# Exercise goal
Set down the material below in full, matching it exactly.

▬▬▬▬▬▬▬▬▬▬

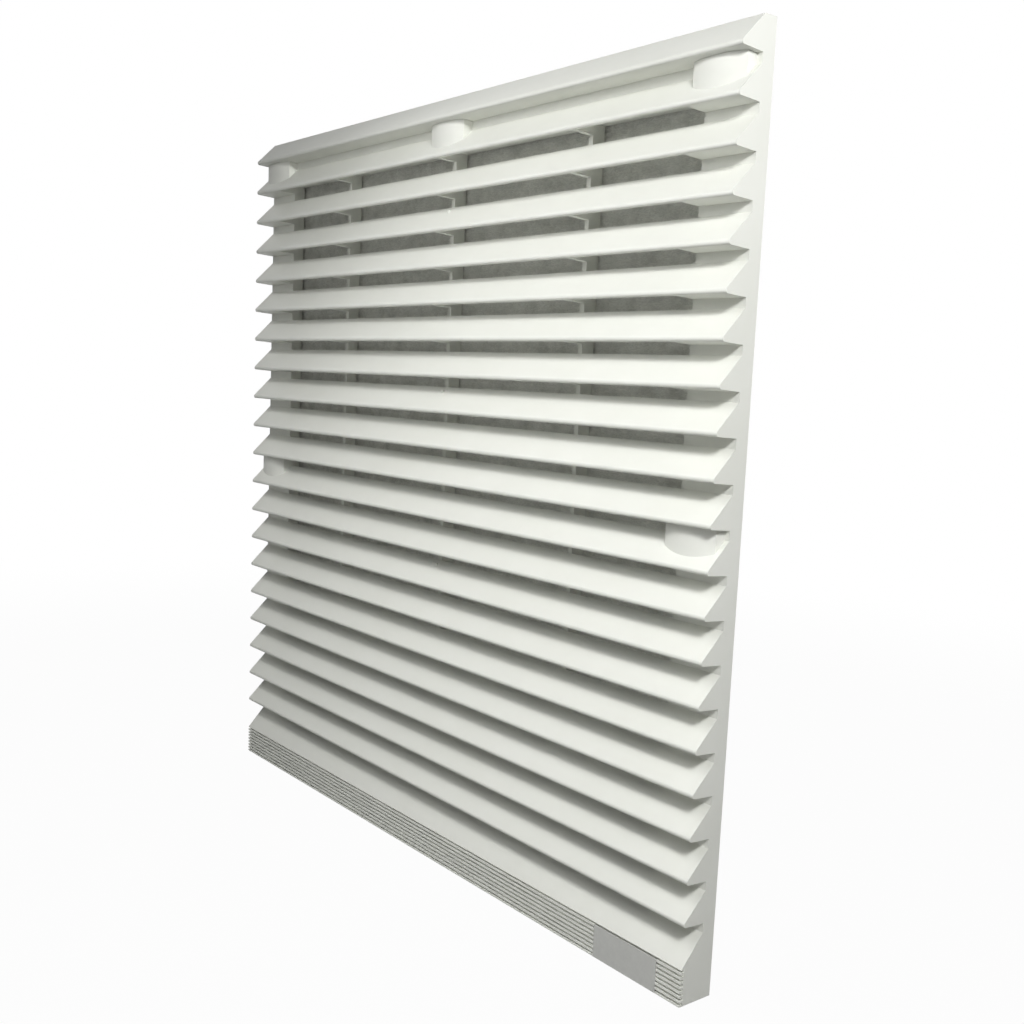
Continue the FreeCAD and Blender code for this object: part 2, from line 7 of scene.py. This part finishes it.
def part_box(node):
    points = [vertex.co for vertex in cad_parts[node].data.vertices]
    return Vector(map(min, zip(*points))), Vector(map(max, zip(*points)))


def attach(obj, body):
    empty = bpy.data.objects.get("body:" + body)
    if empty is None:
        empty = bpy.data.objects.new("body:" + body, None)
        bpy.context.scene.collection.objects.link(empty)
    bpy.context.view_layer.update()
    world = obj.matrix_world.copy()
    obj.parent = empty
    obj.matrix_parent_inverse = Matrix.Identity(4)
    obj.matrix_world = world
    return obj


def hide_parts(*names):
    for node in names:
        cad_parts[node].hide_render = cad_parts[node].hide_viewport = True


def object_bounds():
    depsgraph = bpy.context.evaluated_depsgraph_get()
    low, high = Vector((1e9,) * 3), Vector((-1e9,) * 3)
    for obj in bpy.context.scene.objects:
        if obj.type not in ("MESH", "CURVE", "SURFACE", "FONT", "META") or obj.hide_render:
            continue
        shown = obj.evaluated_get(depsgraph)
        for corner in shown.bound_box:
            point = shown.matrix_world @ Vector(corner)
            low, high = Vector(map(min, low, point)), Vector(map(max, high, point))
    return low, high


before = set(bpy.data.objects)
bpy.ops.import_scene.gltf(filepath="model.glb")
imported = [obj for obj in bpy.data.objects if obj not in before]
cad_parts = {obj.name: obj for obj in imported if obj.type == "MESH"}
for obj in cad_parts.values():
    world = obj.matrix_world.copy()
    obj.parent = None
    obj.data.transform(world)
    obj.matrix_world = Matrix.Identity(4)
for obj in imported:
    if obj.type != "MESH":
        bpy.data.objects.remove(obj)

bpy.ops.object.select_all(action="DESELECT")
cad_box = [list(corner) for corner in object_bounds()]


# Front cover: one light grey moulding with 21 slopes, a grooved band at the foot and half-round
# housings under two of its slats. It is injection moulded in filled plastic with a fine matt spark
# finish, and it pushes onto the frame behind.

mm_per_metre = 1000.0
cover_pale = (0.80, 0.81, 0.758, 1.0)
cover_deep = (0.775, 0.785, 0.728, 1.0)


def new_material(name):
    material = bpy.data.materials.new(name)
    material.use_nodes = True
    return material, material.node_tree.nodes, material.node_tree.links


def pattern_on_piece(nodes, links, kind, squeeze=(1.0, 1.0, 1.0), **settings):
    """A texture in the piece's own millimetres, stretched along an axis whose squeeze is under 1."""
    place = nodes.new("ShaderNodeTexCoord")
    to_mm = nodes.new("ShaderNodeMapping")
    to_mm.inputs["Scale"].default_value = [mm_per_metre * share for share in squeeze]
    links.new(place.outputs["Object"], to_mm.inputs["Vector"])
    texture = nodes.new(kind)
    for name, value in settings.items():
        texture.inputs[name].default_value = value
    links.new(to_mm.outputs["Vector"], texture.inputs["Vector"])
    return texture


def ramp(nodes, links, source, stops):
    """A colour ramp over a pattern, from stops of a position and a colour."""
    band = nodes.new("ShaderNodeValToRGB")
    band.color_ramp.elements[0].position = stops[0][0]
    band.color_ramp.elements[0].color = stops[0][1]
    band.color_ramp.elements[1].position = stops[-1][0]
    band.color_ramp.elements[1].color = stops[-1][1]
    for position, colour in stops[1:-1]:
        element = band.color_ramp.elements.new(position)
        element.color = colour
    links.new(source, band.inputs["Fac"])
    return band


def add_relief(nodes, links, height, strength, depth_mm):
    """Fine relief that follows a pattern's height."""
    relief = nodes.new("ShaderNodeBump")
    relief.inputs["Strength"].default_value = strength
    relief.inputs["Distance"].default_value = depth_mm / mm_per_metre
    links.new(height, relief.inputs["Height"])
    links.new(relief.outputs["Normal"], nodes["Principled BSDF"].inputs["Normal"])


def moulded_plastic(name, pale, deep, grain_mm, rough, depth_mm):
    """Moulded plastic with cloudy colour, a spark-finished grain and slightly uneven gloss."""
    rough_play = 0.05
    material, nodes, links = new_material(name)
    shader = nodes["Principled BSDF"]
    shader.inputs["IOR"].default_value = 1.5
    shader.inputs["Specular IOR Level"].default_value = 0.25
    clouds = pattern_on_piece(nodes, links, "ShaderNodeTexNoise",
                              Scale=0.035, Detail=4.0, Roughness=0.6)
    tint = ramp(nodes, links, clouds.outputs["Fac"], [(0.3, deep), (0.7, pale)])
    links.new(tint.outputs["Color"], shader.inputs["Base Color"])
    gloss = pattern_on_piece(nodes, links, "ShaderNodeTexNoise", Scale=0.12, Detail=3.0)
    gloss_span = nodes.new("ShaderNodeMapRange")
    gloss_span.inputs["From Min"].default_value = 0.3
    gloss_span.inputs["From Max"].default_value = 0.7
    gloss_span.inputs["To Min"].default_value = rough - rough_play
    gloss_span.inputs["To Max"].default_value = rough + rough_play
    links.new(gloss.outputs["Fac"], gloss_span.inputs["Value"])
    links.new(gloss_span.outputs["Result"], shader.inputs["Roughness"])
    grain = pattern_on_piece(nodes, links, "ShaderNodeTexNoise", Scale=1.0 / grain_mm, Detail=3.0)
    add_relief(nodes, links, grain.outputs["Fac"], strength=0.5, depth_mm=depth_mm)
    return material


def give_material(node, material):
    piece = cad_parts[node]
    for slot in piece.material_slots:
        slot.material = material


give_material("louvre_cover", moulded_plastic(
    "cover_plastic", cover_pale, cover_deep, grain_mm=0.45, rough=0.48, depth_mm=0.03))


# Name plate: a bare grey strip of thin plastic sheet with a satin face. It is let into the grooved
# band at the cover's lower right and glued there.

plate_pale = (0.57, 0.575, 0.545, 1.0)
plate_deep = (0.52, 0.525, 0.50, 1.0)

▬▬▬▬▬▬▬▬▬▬

# Task output
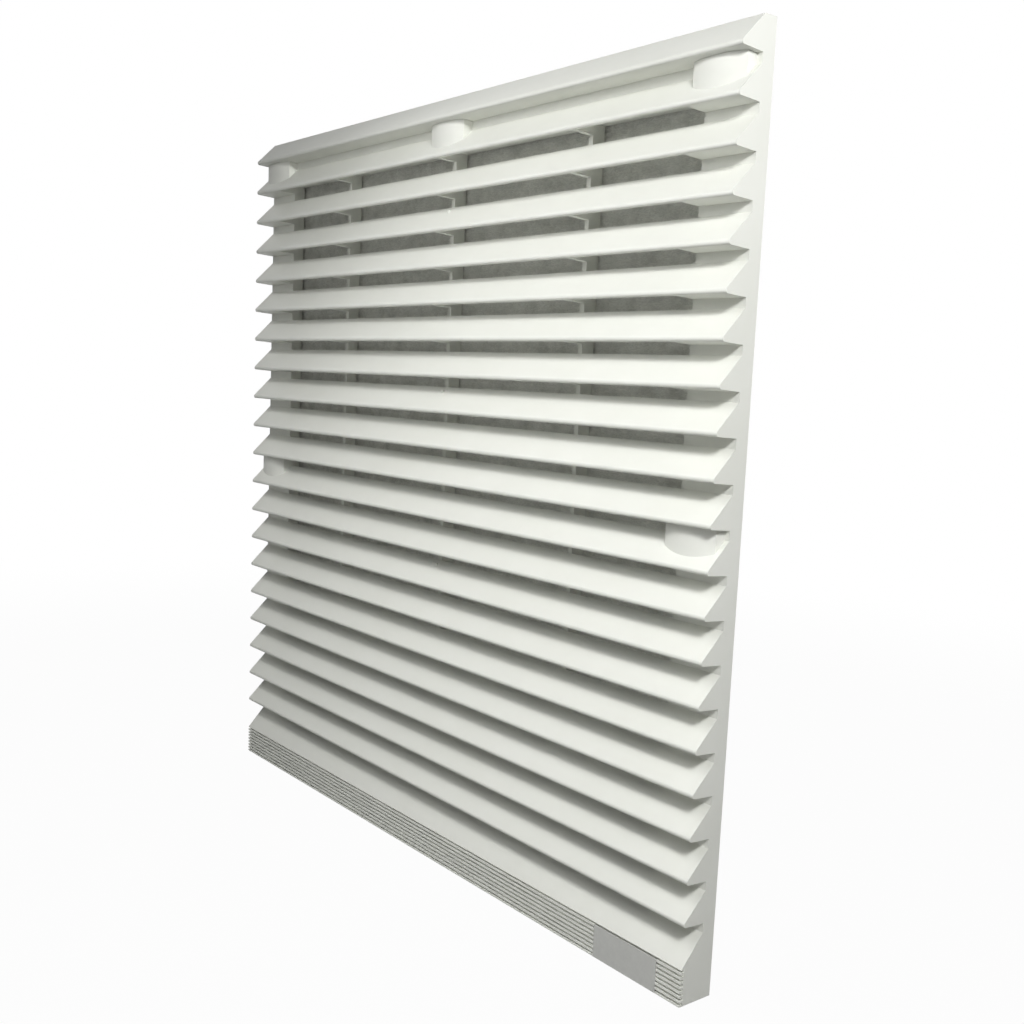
Continue the FreeCAD and Blender code for this object: part 2, from line 7 of scene.py. This part finishes it.
def part_box(node):
    points = [vertex.co for vertex in cad_parts[node].data.vertices]
    return Vector(map(min, zip(*points))), Vector(map(max, zip(*points)))


def attach(obj, body):
    empty = bpy.data.objects.get("body:" + body)
    if empty is None:
        empty = bpy.data.objects.new("body:" + body, None)
        bpy.context.scene.collection.objects.link(empty)
    bpy.context.view_layer.update()
    world = obj.matrix_world.copy()
    obj.parent = empty
    obj.matrix_parent_inverse = Matrix.Identity(4)
    obj.matrix_world = world
    return obj


def hide_parts(*names):
    for node in names:
        cad_parts[node].hide_render = cad_parts[node].hide_viewport = True


def object_bounds():
    depsgraph = bpy.context.evaluated_depsgraph_get()
    low, high = Vector((1e9,) * 3), Vector((-1e9,) * 3)
    for obj in bpy.context.scene.objects:
        if obj.type not in ("MESH", "CURVE", "SURFACE", "FONT", "META") or obj.hide_render:
            continue
        shown = obj.evaluated_get(depsgraph)
        for corner in shown.bound_box:
            point = shown.matrix_world @ Vector(corner)
            low, high = Vector(map(min, low, point)), Vector(map(max, high, point))
    return low, high


before = set(bpy.data.objects)
bpy.ops.import_scene.gltf(filepath="model.glb")
imported = [obj for obj in bpy.data.objects if obj not in before]
cad_parts = {obj.name: obj for obj in imported if obj.type == "MESH"}
for obj in cad_parts.values():
    world = obj.matrix_world.copy()
    obj.parent = None
    obj.data.transform(world)
    obj.matrix_world = Matrix.Identity(4)
for obj in imported:
    if obj.type != "MESH":
        bpy.data.objects.remove(obj)

bpy.ops.object.select_all(action="DESELECT")
cad_box = [list(corner) for corner in object_bounds()]


# Front cover: one light grey moulding with 21 slopes, a grooved band at the foot and half-round
# housings under two of its slats. It is injection moulded in filled plastic with a fine matt spark
# finish, and it pushes onto the frame behind.

mm_per_metre = 1000.0
cover_pale = (0.80, 0.81, 0.758, 1.0)
cover_deep = (0.775, 0.785, 0.728, 1.0)


def new_material(name):
    material = bpy.data.materials.new(name)
    material.use_nodes = True
    return material, material.node_tree.nodes, material.node_tree.links


def pattern_on_piece(nodes, links, kind, squeeze=(1.0, 1.0, 1.0), **settings):
    """A texture in the piece's own millimetres, stretched along an axis whose squeeze is under 1."""
    place = nodes.new("ShaderNodeTexCoord")
    to_mm = nodes.new("ShaderNodeMapping")
    to_mm.inputs["Scale"].default_value = [mm_per_metre * share for share in squeeze]
    links.new(place.outputs["Object"], to_mm.inputs["Vector"])
    texture = nodes.new(kind)
    for name, value in settings.items():
        texture.inputs[name].default_value = value
    links.new(to_mm.outputs["Vector"], texture.inputs["Vector"])
    return texture


def ramp(nodes, links, source, stops):
    """A colour ramp over a pattern, from stops of a position and a colour."""
    band = nodes.new("ShaderNodeValToRGB")
    band.color_ramp.elements[0].position = stops[0][0]
    band.color_ramp.elements[0].color = stops[0][1]
    band.color_ramp.elements[1].position = stops[-1][0]
    band.color_ramp.elements[1].color = stops[-1][1]
    for position, colour in stops[1:-1]:
        element = band.color_ramp.elements.new(position)
        element.color = colour
    links.new(source, band.inputs["Fac"])
    return band


def add_relief(nodes, links, height, strength, depth_mm):
    """Fine relief that follows a pattern's height."""
    relief = nodes.new("ShaderNodeBump")
    relief.inputs["Strength"].default_value = strength
    relief.inputs["Distance"].default_value = depth_mm / mm_per_metre
    links.new(height, relief.inputs["Height"])
    links.new(relief.outputs["Normal"], nodes["Principled BSDF"].inputs["Normal"])


def moulded_plastic(name, pale, deep, grain_mm, rough, depth_mm):
    """Moulded plastic with cloudy colour, a spark-finished grain and slightly uneven gloss."""
    rough_play = 0.05
    material, nodes, links = new_material(name)
    shader = nodes["Principled BSDF"]
    shader.inputs["IOR"].default_value = 1.5
    shader.inputs["Specular IOR Level"].default_value = 0.25
    clouds = pattern_on_piece(nodes, links, "ShaderNodeTexNoise",
                              Scale=0.035, Detail=4.0, Roughness=0.6)
    tint = ramp(nodes, links, clouds.outputs["Fac"], [(0.3, deep), (0.7, pale)])
    links.new(tint.outputs["Color"], shader.inputs["Base Color"])
    gloss = pattern_on_piece(nodes, links, "ShaderNodeTexNoise", Scale=0.12, Detail=3.0)
    gloss_span = nodes.new("ShaderNodeMapRange")
    gloss_span.inputs["From Min"].default_value = 0.3
    gloss_span.inputs["From Max"].default_value = 0.7
    gloss_span.inputs["To Min"].default_value = rough - rough_play
    gloss_span.inputs["To Max"].default_value = rough + rough_play
    links.new(gloss.outputs["Fac"], gloss_span.inputs["Value"])
    links.new(gloss_span.outputs["Result"], shader.inputs["Roughness"])
    grain = pattern_on_piece(nodes, links, "ShaderNodeTexNoise", Scale=1.0 / grain_mm, Detail=3.0)
    add_relief(nodes, links, grain.outputs["Fac"], strength=0.5, depth_mm=depth_mm)
    return material


def give_material(node, material):
    piece = cad_parts[node]
    for slot in piece.material_slots:
        slot.material = material


give_material("louvre_cover", moulded_plastic(
    "cover_plastic", cover_pale, cover_deep, grain_mm=0.45, rough=0.48, depth_mm=0.03))


# Name plate: a bare grey strip of thin plastic sheet with a satin face. It is let into the grooved
# band at the cover's lower right and glued there.

plate_pale = (0.57, 0.575, 0.545, 1.0)
plate_deep = (0.52, 0.525, 0.50, 1.0)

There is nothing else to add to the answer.